Your task: Repeat the data verbatim.

──────────

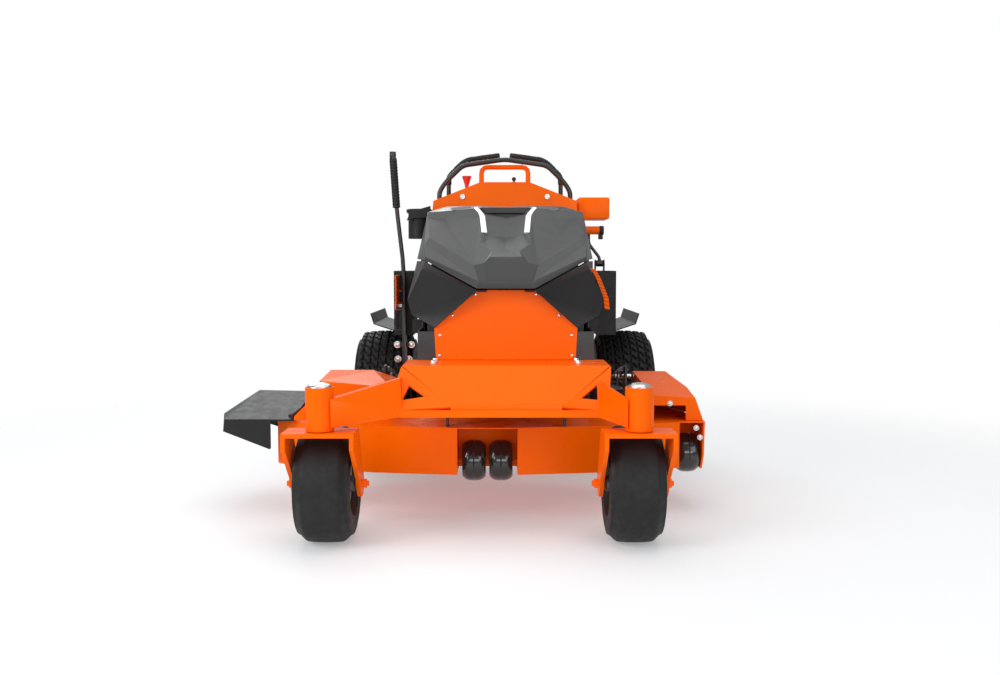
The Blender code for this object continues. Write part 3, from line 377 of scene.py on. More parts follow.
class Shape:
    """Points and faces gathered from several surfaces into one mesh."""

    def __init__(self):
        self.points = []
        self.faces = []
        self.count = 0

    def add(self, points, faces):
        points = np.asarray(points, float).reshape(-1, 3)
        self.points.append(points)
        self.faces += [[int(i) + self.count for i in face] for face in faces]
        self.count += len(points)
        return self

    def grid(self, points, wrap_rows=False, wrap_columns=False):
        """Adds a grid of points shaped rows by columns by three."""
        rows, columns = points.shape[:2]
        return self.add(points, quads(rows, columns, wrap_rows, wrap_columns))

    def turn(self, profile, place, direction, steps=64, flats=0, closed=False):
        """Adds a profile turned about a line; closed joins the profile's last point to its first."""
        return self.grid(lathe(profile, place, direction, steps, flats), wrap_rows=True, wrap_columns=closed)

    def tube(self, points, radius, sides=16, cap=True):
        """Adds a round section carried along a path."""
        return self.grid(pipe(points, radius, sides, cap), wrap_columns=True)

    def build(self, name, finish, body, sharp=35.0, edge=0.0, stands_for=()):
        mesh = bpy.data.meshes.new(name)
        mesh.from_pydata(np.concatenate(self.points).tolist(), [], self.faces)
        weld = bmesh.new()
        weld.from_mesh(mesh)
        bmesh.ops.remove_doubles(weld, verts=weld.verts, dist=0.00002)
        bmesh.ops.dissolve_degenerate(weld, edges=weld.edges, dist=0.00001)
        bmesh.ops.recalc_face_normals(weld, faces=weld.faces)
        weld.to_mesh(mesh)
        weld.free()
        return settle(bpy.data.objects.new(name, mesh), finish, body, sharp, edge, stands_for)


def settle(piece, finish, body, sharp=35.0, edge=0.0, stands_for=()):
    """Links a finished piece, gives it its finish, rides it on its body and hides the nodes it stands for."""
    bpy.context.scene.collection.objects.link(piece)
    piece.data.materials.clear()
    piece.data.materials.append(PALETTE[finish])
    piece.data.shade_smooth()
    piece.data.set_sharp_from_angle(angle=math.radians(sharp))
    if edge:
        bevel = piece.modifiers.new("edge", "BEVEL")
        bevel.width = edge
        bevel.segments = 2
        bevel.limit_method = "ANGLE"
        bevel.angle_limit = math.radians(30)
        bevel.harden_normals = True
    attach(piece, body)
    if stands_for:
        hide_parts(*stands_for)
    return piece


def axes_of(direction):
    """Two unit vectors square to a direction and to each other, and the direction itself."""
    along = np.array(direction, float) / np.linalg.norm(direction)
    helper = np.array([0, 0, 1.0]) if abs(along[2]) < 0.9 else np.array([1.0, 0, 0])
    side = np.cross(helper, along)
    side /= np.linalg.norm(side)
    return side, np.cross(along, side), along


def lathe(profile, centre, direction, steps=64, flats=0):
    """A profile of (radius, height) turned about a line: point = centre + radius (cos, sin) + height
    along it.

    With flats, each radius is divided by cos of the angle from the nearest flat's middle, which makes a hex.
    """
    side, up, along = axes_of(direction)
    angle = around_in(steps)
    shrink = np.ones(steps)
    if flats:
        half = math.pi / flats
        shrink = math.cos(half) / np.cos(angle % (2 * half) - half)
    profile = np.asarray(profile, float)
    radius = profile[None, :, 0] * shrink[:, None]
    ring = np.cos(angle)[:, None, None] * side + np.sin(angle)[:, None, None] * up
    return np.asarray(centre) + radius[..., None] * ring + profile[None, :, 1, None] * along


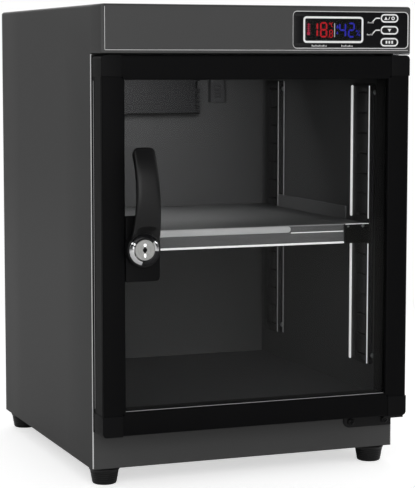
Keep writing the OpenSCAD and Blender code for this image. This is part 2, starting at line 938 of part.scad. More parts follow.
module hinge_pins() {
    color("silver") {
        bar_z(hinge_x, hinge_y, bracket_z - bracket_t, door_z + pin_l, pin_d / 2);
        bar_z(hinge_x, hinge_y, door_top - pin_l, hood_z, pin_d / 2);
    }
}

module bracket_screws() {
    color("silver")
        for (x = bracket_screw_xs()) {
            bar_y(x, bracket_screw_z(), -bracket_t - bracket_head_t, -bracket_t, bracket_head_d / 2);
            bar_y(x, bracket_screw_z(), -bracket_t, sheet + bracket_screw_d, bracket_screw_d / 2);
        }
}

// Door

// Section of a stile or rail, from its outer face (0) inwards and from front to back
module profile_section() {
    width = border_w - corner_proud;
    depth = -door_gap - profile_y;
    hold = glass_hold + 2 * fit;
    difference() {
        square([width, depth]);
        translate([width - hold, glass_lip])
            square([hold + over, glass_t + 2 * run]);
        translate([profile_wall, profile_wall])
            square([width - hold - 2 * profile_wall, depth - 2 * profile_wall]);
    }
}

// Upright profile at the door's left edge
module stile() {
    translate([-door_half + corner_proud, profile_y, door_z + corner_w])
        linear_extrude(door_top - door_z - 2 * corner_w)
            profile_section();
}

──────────

Answer to this exercise:
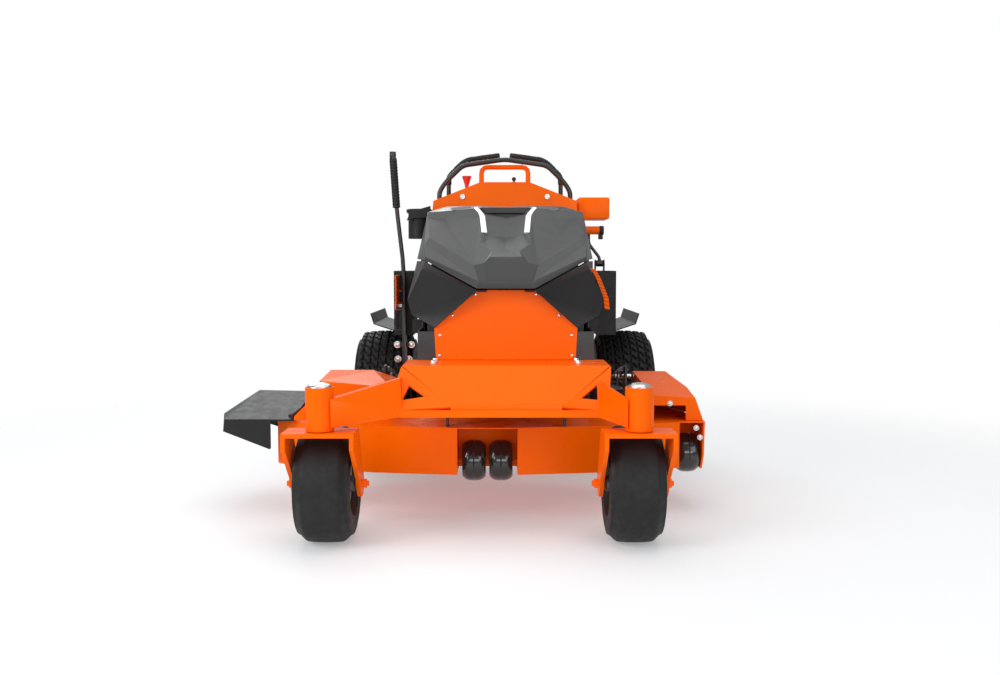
The Blender code for this object continues. Write part 3, from line 377 of scene.py on. More parts follow.
class Shape:
    """Points and faces gathered from several surfaces into one mesh."""

    def __init__(self):
        self.points = []
        self.faces = []
        self.count = 0

    def add(self, points, faces):
        points = np.asarray(points, float).reshape(-1, 3)
        self.points.append(points)
        self.faces += [[int(i) + self.count for i in face] for face in faces]
        self.count += len(points)
        return self

    def grid(self, points, wrap_rows=False, wrap_columns=False):
        """Adds a grid of points shaped rows by columns by three."""
        rows, columns = points.shape[:2]
        return self.add(points, quads(rows, columns, wrap_rows, wrap_columns))

    def turn(self, profile, place, direction, steps=64, flats=0, closed=False):
        """Adds a profile turned about a line; closed joins the profile's last point to its first."""
        return self.grid(lathe(profile, place, direction, steps, flats), wrap_rows=True, wrap_columns=closed)

    def tube(self, points, radius, sides=16, cap=True):
        """Adds a round section carried along a path."""
        return self.grid(pipe(points, radius, sides, cap), wrap_columns=True)

    def build(self, name, finish, body, sharp=35.0, edge=0.0, stands_for=()):
        mesh = bpy.data.meshes.new(name)
        mesh.from_pydata(np.concatenate(self.points).tolist(), [], self.faces)
        weld = bmesh.new()
        weld.from_mesh(mesh)
        bmesh.ops.remove_doubles(weld, verts=weld.verts, dist=0.00002)
        bmesh.ops.dissolve_degenerate(weld, edges=weld.edges, dist=0.00001)
        bmesh.ops.recalc_face_normals(weld, faces=weld.faces)
        weld.to_mesh(mesh)
        weld.free()
        return settle(bpy.data.objects.new(name, mesh), finish, body, sharp, edge, stands_for)


def settle(piece, finish, body, sharp=35.0, edge=0.0, stands_for=()):
    """Links a finished piece, gives it its finish, rides it on its body and hides the nodes it stands for."""
    bpy.context.scene.collection.objects.link(piece)
    piece.data.materials.clear()
    piece.data.materials.append(PALETTE[finish])
    piece.data.shade_smooth()
    piece.data.set_sharp_from_angle(angle=math.radians(sharp))
    if edge:
        bevel = piece.modifiers.new("edge", "BEVEL")
        bevel.width = edge
        bevel.segments = 2
        bevel.limit_method = "ANGLE"
        bevel.angle_limit = math.radians(30)
        bevel.harden_normals = True
    attach(piece, body)
    if stands_for:
        hide_parts(*stands_for)
    return piece


def axes_of(direction):
    """Two unit vectors square to a direction and to each other, and the direction itself."""
    along = np.array(direction, float) / np.linalg.norm(direction)
    helper = np.array([0, 0, 1.0]) if abs(along[2]) < 0.9 else np.array([1.0, 0, 0])
    side = np.cross(helper, along)
    side /= np.linalg.norm(side)
    return side, np.cross(along, side), along


def lathe(profile, centre, direction, steps=64, flats=0):
    """A profile of (radius, height) turned about a line: point = centre + radius (cos, sin) + height
    along it.

    With flats, each radius is divided by cos of the angle from the nearest flat's middle, which makes a hex.
    """
    side, up, along = axes_of(direction)
    angle = around_in(steps)
    shrink = np.ones(steps)
    if flats:
        half = math.pi / flats
        shrink = math.cos(half) / np.cos(angle % (2 * half) - half)
    profile = np.asarray(profile, float)
    radius = profile[None, :, 0] * shrink[:, None]
    ring = np.cos(angle)[:, None, None] * side + np.sin(angle)[:, None, None] * up
    return np.asarray(centre) + radius[..., None] * ring + profile[None, :, 1, None] * along


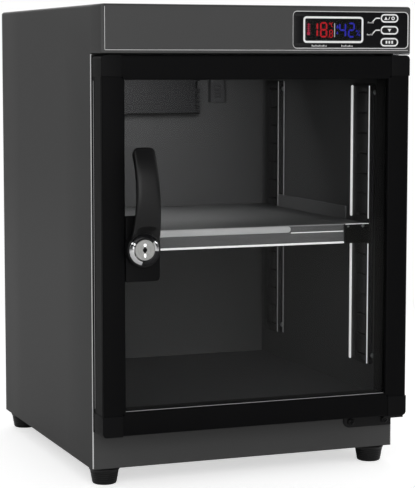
Keep writing the OpenSCAD and Blender code for this image. This is part 2, starting at line 938 of part.scad. More parts follow.
module hinge_pins() {
    color("silver") {
        bar_z(hinge_x, hinge_y, bracket_z - bracket_t, door_z + pin_l, pin_d / 2);
        bar_z(hinge_x, hinge_y, door_top - pin_l, hood_z, pin_d / 2);
    }
}

module bracket_screws() {
    color("silver")
        for (x = bracket_screw_xs()) {
            bar_y(x, bracket_screw_z(), -bracket_t - bracket_head_t, -bracket_t, bracket_head_d / 2);
            bar_y(x, bracket_screw_z(), -bracket_t, sheet + bracket_screw_d, bracket_screw_d / 2);
        }
}

// Door

// Section of a stile or rail, from its outer face (0) inwards and from front to back
module profile_section() {
    width = border_w - corner_proud;
    depth = -door_gap - profile_y;
    hold = glass_hold + 2 * fit;
    difference() {
        square([width, depth]);
        translate([width - hold, glass_lip])
            square([hold + over, glass_t + 2 * run]);
        translate([profile_wall, profile_wall])
            square([width - hold - 2 * profile_wall, depth - 2 * profile_wall]);
    }
}

// Upright profile at the door's left edge
module stile() {
    translate([-door_half + corner_proud, profile_y, door_z + corner_w])
        linear_extrude(door_top - door_z - 2 * corner_w)
            profile_section();
}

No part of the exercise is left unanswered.